The cloud access flow is as follows:

The interaction flow between the cloud console and ClusterAgent components implements several key security features:

  • TLS encryption
  • Principle of least privilege
  • No data persistence
  • Zero-trust architecture

Therefore, TensorFusion console design significantly mitigates data leakage risks and ensures user data privacy.

Conclusion ​

TensorFusion adopts best security practices from cloud-native and virtualization domains, ensuring secure design by default in vGPU Host/Guest isolation, system authentication and authorization, resource management, data privacy, and software supply chain.
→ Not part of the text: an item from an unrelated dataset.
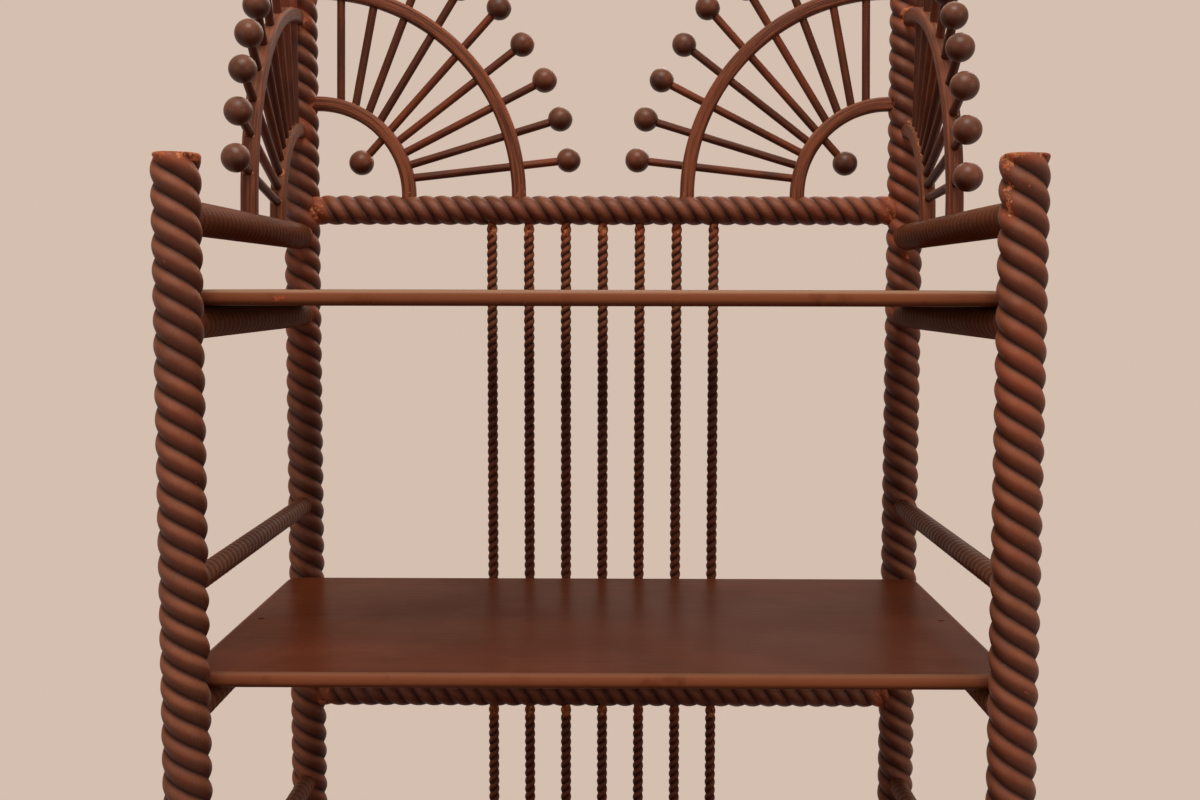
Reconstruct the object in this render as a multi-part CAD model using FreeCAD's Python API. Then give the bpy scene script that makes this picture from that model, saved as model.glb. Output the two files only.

Key implemented security controls include:

  • Multiple vGPU isolation solutions ensuring resource quota security for multiple untrusted tenants, mitigating compute resource abuse risks, while appropriately reducing isolation in trusted tenant scenarios to balance performance
  • Kubernetes RBAC and AdmissionWebhook principle of least privilege ensuring secure distributed component interactions
  • All core components deployed privately ensuring data privacy and significantly mitigating availability risks
  • Optional cloud console with limited encrypted data transmission and no data persistence ensuring secure control plane access
  • Development processes and CI/CD pipelines adopting GitHub open-source project security practices, enhancing software supply chain security

In summary, TensorFusion's system architecture, when properly configured, supports secure multi-tenant virtual GPU sharing and large-scale GPU pool management and scheduling. Continuous attention to deployment security practices, enhanced defense in depth, and ongoing security improvements are required.